Iranian Knowledge-Based Company Produces Optical Spectrometer
“Optical spectrometer is a tool to study the interaction of light with the material environment (atoms and molecules),” said Maryam Zare’, the managing director of the knowledge-based company.
“The miniature optical spectrometer named Fiztech is a small and portable tool that can be used in UV, Vis, NIR measurements in the range of 190 to 1,100 nm,” she added.
“The miniature optical spectrometer (UV-vis-NIR) has been designed in a way that it has no moving parts and uses a 3,648 pixel array detector for the analysis of different sources of radiation (laser, LED, displays, etc.), analysis of materials (absorption, transmission, reflection, photoluminescence and phosphorescence), color analysis, food analysis, gemology, analysis of semiconductors, plasmonic materials and thin films,” Zare’ said.

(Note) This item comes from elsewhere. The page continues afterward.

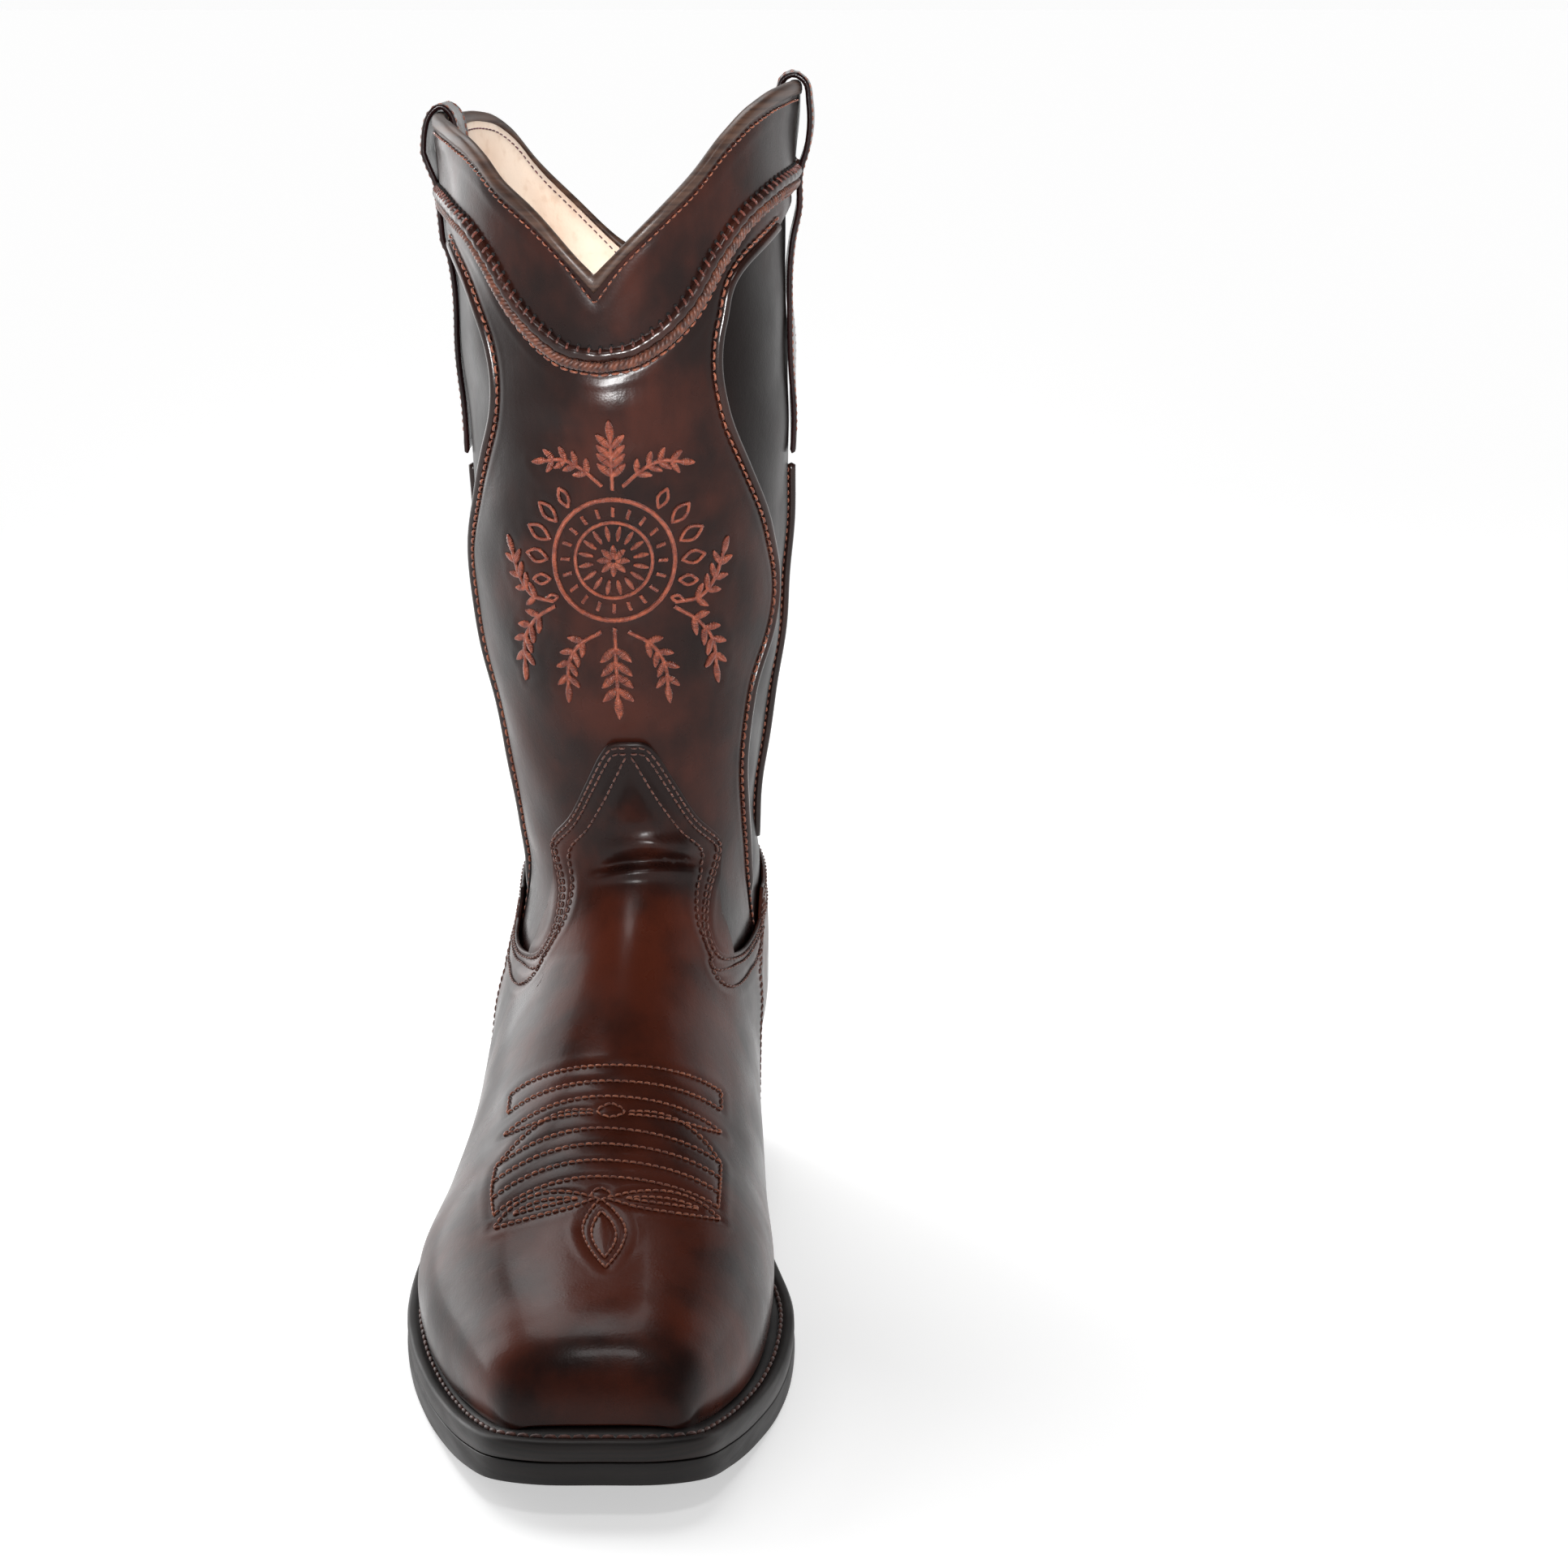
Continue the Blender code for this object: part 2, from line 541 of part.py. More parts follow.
def panel_cord(name, table, side, back, low):
    z = np.array([303.5, 299, 293, 284, 274, 264, 252, 240, 228, 216, 204, 192, 180, 167, 154, 141, 129, 118, low])
    z = side_level(z, side)
    u = edge_u(table, z)
    u = side * (u - .009)
    surface_u = around(u, back)
    cord(name, t_at(surface_u, z), surface_u, 1.7, 1.1)


def side_piping(name, side):
    z = np.linspace(231, 116, 12)
    u = np.full(12, side * .5)
    cord(name, t_at(u, z), u, -.4, 1.0)


def top_binding(name, back):
    """Folded edge strip that sits on the top edges of the collar and lining."""
    columns = collar_columns(back)
    z = top_z(columns, back)
    u = around(columns, back)
    sections = []
    for offset, rise in [(.6, .6), (.6, 1.3), (-.2, 1.9), (-2, 1.9), (-2.8, 1.3), (-2.8, .6)]:
        slope = 1.0 + .55 * np.exp(-(from_notch(columns, back) / .02) ** 2)
        sections.append(on_surface(t_at(u, z + rise * slope), u, np.full(len(u), offset)))
    swept(name, np.stack(sections, axis=1))


STRAP_PATH = [(-.6, 236), (-.6, 262), (-.6, 290), (.2, 298), (1.9, 307), (2.1, 318), (3.6, 324), (4.1, 330),
              (3.5, 337), (1.9, 343.2), (-1.3, 344.9), (-4.2, 343.4), (-5.6, 338), (-6.0, 326), (-6.6, 319),
              (-7.0, 313)]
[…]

Noting that the device enjoys a light and strong aluminum body, she said, “The spectrometer software (UV-vis-NIR) was developed by Fiztech experts and is a practical and user-friendly software that can be installed on all types of Windows operating systems.”
An optical spectrometer (spectrophotometer, spectrograph or spectroscope) is an instrument used to measure properties of light over a specific portion of the electromagnetic spectrum, typically used in spectroscopic analysis to identify materials.
The variable measured is most often the irradiance of the light but could also, for instance, be the polarization state. The independent variable is usually the wavelength of the light or a closely derived physical quantity, such as the corresponding wavenumber or the photon energy, in units of measurement such as centimeters, reciprocal centimeters, or electron volts, respectively.
A spectrometer is used in spectroscopy for producing spectral lines and measuring their wavelengths and intensities. Spectrometers may operate over a wide range of non-optical wavelengths, from gamma rays and X-rays into the far infrared. If the instrument is designed to measure the spectrum on an absolute scale rather than a relative one, then it is typically called a spectrophotometer. The majority of spectrophotometers are used in spectral regions near the visible spectrum.